## start RECORDED INFORMATION

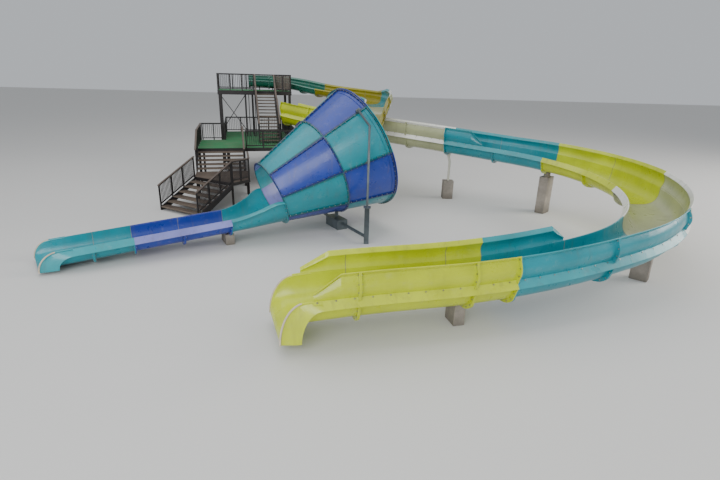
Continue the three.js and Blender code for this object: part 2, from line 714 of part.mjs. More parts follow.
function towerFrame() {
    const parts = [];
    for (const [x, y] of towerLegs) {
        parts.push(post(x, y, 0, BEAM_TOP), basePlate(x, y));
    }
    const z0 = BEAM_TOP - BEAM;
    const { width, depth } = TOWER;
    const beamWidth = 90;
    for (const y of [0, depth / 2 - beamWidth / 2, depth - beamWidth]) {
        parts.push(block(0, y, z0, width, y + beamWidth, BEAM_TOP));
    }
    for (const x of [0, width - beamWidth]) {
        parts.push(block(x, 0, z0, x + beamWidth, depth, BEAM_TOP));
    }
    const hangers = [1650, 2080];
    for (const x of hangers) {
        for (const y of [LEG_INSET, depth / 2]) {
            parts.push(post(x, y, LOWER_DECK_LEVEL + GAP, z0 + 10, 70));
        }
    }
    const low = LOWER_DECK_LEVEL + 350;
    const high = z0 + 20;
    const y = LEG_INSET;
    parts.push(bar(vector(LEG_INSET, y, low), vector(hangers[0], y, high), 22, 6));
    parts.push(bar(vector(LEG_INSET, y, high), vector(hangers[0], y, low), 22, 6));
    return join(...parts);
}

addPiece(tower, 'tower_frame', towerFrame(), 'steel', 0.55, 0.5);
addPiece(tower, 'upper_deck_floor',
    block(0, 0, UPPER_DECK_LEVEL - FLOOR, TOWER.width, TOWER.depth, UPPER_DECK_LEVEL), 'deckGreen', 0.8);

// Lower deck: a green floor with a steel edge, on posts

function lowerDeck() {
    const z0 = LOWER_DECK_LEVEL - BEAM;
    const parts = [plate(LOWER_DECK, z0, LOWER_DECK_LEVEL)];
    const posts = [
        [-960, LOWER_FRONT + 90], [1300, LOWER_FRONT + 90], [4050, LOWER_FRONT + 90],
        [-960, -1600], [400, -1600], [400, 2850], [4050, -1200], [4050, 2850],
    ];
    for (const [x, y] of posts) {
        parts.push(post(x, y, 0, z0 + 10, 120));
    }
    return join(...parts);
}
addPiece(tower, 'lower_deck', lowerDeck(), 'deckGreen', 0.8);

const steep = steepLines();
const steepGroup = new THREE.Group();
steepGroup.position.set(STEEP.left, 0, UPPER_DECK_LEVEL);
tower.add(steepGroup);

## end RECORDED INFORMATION

▶ AIM: All the data must be duplicated exactly, with nothing added or removed.

▶ EXERCISE OUTPUT:
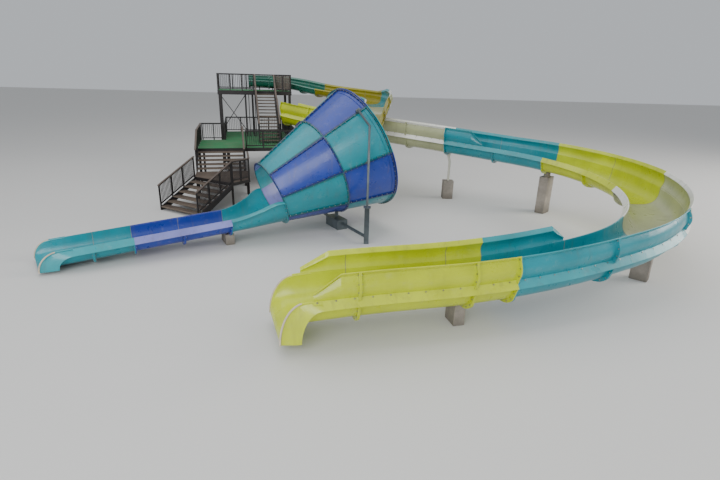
Continue the three.js and Blender code for this object: part 2, from line 714 of part.mjs. More parts follow.
function towerFrame() {
    const parts = [];
    for (const [x, y] of towerLegs) {
        parts.push(post(x, y, 0, BEAM_TOP), basePlate(x, y));
    }
    const z0 = BEAM_TOP - BEAM;
    const { width, depth } = TOWER;
    const beamWidth = 90;
    for (const y of [0, depth / 2 - beamWidth / 2, depth - beamWidth]) {
        parts.push(block(0, y, z0, width, y + beamWidth, BEAM_TOP));
    }
    for (const x of [0, width - beamWidth]) {
        parts.push(block(x, 0, z0, x + beamWidth, depth, BEAM_TOP));
    }
    const hangers = [1650, 2080];
    for (const x of hangers) {
        for (const y of [LEG_INSET, depth / 2]) {
            parts.push(post(x, y, LOWER_DECK_LEVEL + GAP, z0 + 10, 70));
        }
    }
    const low = LOWER_DECK_LEVEL + 350;
    const high = z0 + 20;
    const y = LEG_INSET;
    parts.push(bar(vector(LEG_INSET, y, low), vector(hangers[0], y, high), 22, 6));
    parts.push(bar(vector(LEG_INSET, y, high), vector(hangers[0], y, low), 22, 6));
    return join(...parts);
}

addPiece(tower, 'tower_frame', towerFrame(), 'steel', 0.55, 0.5);
addPiece(tower, 'upper_deck_floor',
    block(0, 0, UPPER_DECK_LEVEL - FLOOR, TOWER.width, TOWER.depth, UPPER_DECK_LEVEL), 'deckGreen', 0.8);

// Lower deck: a green floor with a steel edge, on posts

function lowerDeck() {
    const z0 = LOWER_DECK_LEVEL - BEAM;
    const parts = [plate(LOWER_DECK, z0, LOWER_DECK_LEVEL)];
    const posts = [
        [-960, LOWER_FRONT + 90], [1300, LOWER_FRONT + 90], [4050, LOWER_FRONT + 90],
        [-960, -1600], [400, -1600], [400, 2850], [4050, -1200], [4050, 2850],
    ];
    for (const [x, y] of posts) {
        parts.push(post(x, y, 0, z0 + 10, 120));
    }
    return join(...parts);
}
addPiece(tower, 'lower_deck', lowerDeck(), 'deckGreen', 0.8);

const steep = steepLines();
const steepGroup = new THREE.Group();
steepGroup.position.set(STEEP.left, 0, UPPER_DECK_LEVEL);
tower.add(steepGroup);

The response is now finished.